Exercise aim :: Write out the full listing again, exactly as it stands.

Supplied information ::

━━━━

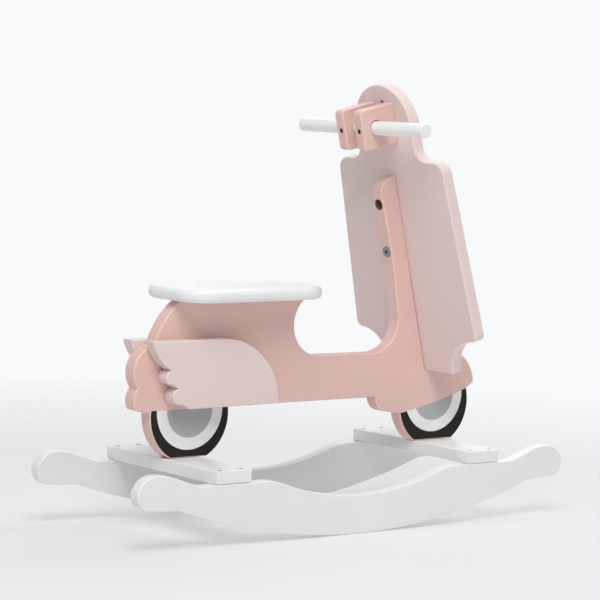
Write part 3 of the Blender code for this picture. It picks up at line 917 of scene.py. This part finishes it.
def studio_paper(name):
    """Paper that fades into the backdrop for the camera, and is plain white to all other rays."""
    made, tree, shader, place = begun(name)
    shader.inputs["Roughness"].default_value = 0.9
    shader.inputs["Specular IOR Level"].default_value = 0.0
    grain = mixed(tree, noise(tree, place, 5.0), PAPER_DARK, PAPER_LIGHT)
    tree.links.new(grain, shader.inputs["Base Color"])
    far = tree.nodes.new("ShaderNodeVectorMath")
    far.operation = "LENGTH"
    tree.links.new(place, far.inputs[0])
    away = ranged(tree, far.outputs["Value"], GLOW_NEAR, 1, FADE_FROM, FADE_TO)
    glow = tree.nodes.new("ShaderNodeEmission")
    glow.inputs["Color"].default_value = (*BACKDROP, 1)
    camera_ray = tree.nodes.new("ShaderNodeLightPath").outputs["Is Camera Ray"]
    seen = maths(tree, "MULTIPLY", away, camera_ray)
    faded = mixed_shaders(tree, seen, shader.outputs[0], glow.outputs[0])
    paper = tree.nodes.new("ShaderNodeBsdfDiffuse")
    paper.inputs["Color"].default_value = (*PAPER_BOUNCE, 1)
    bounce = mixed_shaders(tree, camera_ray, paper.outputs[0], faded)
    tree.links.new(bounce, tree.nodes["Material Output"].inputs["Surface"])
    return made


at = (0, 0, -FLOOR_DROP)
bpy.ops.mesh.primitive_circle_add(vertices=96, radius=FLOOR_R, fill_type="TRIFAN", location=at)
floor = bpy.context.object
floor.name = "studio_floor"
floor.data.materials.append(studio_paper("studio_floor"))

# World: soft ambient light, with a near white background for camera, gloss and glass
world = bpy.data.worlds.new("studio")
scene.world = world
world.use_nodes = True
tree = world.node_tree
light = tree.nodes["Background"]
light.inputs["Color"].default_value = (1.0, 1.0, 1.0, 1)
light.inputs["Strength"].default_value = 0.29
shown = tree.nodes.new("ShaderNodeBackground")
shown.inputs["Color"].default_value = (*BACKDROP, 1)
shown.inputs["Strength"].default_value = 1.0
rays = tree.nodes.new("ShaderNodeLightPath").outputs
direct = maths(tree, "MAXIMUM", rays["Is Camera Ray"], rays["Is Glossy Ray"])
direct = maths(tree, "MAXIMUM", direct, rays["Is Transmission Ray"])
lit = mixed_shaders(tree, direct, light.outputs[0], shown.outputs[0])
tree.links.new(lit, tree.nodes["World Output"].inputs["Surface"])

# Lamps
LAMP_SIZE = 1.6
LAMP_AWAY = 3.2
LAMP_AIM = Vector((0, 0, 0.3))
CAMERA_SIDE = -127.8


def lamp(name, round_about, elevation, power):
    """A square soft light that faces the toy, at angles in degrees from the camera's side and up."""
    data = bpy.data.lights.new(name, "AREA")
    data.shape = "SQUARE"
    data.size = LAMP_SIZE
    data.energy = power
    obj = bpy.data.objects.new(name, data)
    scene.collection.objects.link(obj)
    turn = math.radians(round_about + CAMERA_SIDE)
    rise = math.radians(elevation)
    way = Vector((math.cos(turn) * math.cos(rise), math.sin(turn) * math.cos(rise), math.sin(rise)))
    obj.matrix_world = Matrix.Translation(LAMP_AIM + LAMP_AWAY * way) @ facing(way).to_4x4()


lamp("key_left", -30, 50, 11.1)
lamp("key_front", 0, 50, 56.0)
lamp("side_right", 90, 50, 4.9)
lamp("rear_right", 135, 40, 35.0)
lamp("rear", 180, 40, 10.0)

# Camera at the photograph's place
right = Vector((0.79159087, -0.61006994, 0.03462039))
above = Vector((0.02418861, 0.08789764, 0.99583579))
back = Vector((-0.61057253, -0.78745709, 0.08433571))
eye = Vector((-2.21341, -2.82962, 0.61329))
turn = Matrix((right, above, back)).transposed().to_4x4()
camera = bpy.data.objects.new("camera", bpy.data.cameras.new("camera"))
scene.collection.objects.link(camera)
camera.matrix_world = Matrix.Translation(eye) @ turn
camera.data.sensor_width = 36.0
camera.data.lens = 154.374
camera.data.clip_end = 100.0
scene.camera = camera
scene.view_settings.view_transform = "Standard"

━━━━

Answer to this task ::
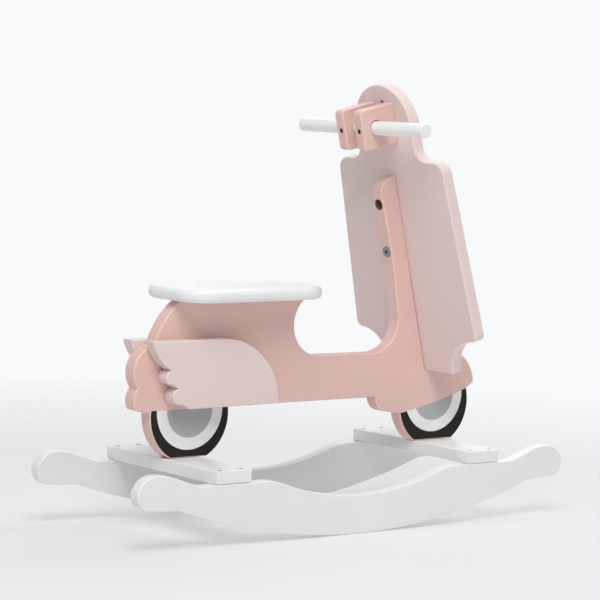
Write part 3 of the Blender code for this picture. It picks up at line 917 of scene.py. This part finishes it.
def studio_paper(name):
    """Paper that fades into the backdrop for the camera, and is plain white to all other rays."""
    made, tree, shader, place = begun(name)
    shader.inputs["Roughness"].default_value = 0.9
    shader.inputs["Specular IOR Level"].default_value = 0.0
    grain = mixed(tree, noise(tree, place, 5.0), PAPER_DARK, PAPER_LIGHT)
    tree.links.new(grain, shader.inputs["Base Color"])
    far = tree.nodes.new("ShaderNodeVectorMath")
    far.operation = "LENGTH"
    tree.links.new(place, far.inputs[0])
    away = ranged(tree, far.outputs["Value"], GLOW_NEAR, 1, FADE_FROM, FADE_TO)
    glow = tree.nodes.new("ShaderNodeEmission")
    glow.inputs["Color"].default_value = (*BACKDROP, 1)
    camera_ray = tree.nodes.new("ShaderNodeLightPath").outputs["Is Camera Ray"]
    seen = maths(tree, "MULTIPLY", away, camera_ray)
    faded = mixed_shaders(tree, seen, shader.outputs[0], glow.outputs[0])
    paper = tree.nodes.new("ShaderNodeBsdfDiffuse")
    paper.inputs["Color"].default_value = (*PAPER_BOUNCE, 1)
    bounce = mixed_shaders(tree, camera_ray, paper.outputs[0], faded)
    tree.links.new(bounce, tree.nodes["Material Output"].inputs["Surface"])
    return made


at = (0, 0, -FLOOR_DROP)
bpy.ops.mesh.primitive_circle_add(vertices=96, radius=FLOOR_R, fill_type="TRIFAN", location=at)
floor = bpy.context.object
floor.name = "studio_floor"
floor.data.materials.append(studio_paper("studio_floor"))

# World: soft ambient light, with a near white background for camera, gloss and glass
world = bpy.data.worlds.new("studio")
scene.world = world
world.use_nodes = True
tree = world.node_tree
light = tree.nodes["Background"]
light.inputs["Color"].default_value = (1.0, 1.0, 1.0, 1)
light.inputs["Strength"].default_value = 0.29
shown = tree.nodes.new("ShaderNodeBackground")
shown.inputs["Color"].default_value = (*BACKDROP, 1)
shown.inputs["Strength"].default_value = 1.0
rays = tree.nodes.new("ShaderNodeLightPath").outputs
direct = maths(tree, "MAXIMUM", rays["Is Camera Ray"], rays["Is Glossy Ray"])
direct = maths(tree, "MAXIMUM", direct, rays["Is Transmission Ray"])
lit = mixed_shaders(tree, direct, light.outputs[0], shown.outputs[0])
tree.links.new(lit, tree.nodes["World Output"].inputs["Surface"])

# Lamps
LAMP_SIZE = 1.6
LAMP_AWAY = 3.2
LAMP_AIM = Vector((0, 0, 0.3))
CAMERA_SIDE = -127.8


def lamp(name, round_about, elevation, power):
    """A square soft light that faces the toy, at angles in degrees from the camera's side and up."""
    data = bpy.data.lights.new(name, "AREA")
    data.shape = "SQUARE"
    data.size = LAMP_SIZE
    data.energy = power
    obj = bpy.data.objects.new(name, data)
    scene.collection.objects.link(obj)
    turn = math.radians(round_about + CAMERA_SIDE)
    rise = math.radians(elevation)
    way = Vector((math.cos(turn) * math.cos(rise), math.sin(turn) * math.cos(rise), math.sin(rise)))
    obj.matrix_world = Matrix.Translation(LAMP_AIM + LAMP_AWAY * way) @ facing(way).to_4x4()


lamp("key_left", -30, 50, 11.1)
lamp("key_front", 0, 50, 56.0)
lamp("side_right", 90, 50, 4.9)
lamp("rear_right", 135, 40, 35.0)
lamp("rear", 180, 40, 10.0)

# Camera at the photograph's place
right = Vector((0.79159087, -0.61006994, 0.03462039))
above = Vector((0.02418861, 0.08789764, 0.99583579))
back = Vector((-0.61057253, -0.78745709, 0.08433571))
eye = Vector((-2.21341, -2.82962, 0.61329))
turn = Matrix((right, above, back)).transposed().to_4x4()
camera = bpy.data.objects.new("camera", bpy.data.cameras.new("camera"))
scene.collection.objects.link(camera)
camera.matrix_world = Matrix.Translation(eye) @ turn
camera.data.sensor_width = 36.0
camera.data.lens = 154.374
camera.data.clip_end = 100.0
scene.camera = camera
scene.view_settings.view_transform = "Standard"